Hope u r doing fine. I am very curious to know your update. Have you moved to Saudi? both ways wish you all the best.

yam2020 said...

Assuming that you have moved to Prince Nurah University, I am very curious to know ur update and ur reflection on our Saudi Culture.
All the best.

Anonymous said...

My aunt has worked at KFSH for over 20 years and the stories of abuse and bullying she has received over the years are maddening even though she's Saudi. It's a toxic work environment .

Dohan Diiva said...

Ei passi tietaakseni palkkaa muokkaa. Tuo koulun toiminta oli muuten aivan alyton

Pearl said...

Do doctors get bullied as well?

Layla said...

Pearl-They do, but in different ways.

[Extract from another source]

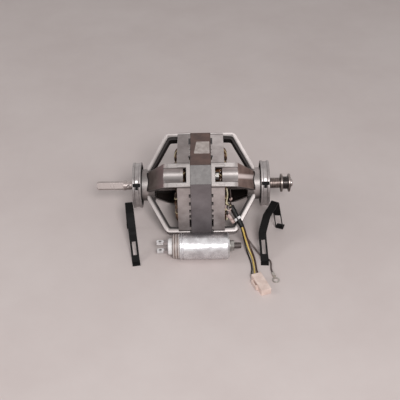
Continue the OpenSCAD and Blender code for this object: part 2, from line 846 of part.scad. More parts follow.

You know how the residents get "teased" and taunted by the higher ranking md's, something like this I guess goes on all over the world. I've noticed female residents have to be extremely tough to be able to tolerate the pressure and sometimes arrogance coming from their male colleagues.

Layla said...

flawlessvelvet-Oh gosh, sorry to hear that! Is she a nurse?

Layla said...

It is a shame really!

Anonymous said...

I wasn't really surprised when i read this. I'm Saudi and i expect these kind of things to happen in anything that is run by the government (that's not to say the private sector is any better). Corruption, bureaucracy, putting people in positions even though they're not qualified for them are things i don't expect to disappear at all. Now that you've mentioned how hospitals are run, ( i can tell by the picture that you work in THE TOP hospital in the country) things don't look so good, i'm a medical student and i don't plan to stay here after graduation, i don't have the capacity to deal with these sort of things.

Anonymous said...

Reminds me all too well of my experiences as a nurse in KSA! Just came across your blog while surfing the internet, have really enjoyed reading it. Please continue posting. And warmest congratulations on the birth of your beautiful baby boy...

Anonymous said...

I am American RN working here in Saudi. I've been in Critical Care for my entire career. I work in a fairly large ICU here with a 24h Intensivist so getting orders in a timely manner isn't too difficult. Dealing with the pharmacy and other departments is very frustrating and time consuming. Coming from the US,I can tell you that in no way,shape or form are things being done the American way...I have never worked in a more inefficient place in my life!
As far as pay...yes Americans are paid the most here, but I gotta tell you I made almost double what I make here back in USA....(I'm here for personal reasons ;)..)
I love our Nursing Director...but I'm not too impressed by the nurse manager.
The nurse to patient ratio here is 1:1...piece of cake...
The work schedule here is awful..shifting from nights to days and no consistency...WE do not do this in USA....you're either a day nurse or a night nurse with most places being self scheduling.
As far as respect...I have earned my respect from the doctors here and collaborate with them on the patient's care. I really don't give them a choice...lol
Also in the US we have standing orders for Critical Care patients regarding pain meds, electrolyte replacement, cardiac rhythm changes etc..
I am Muslim and I do wear hijab..here and in the US. No one ever said anything about it back home...besides..I dare them to...Here of course its not even an issue. I do love the patients here...human beings are the same all over the planet...:)

Layla said...

Thank you for sharing your views and experiences!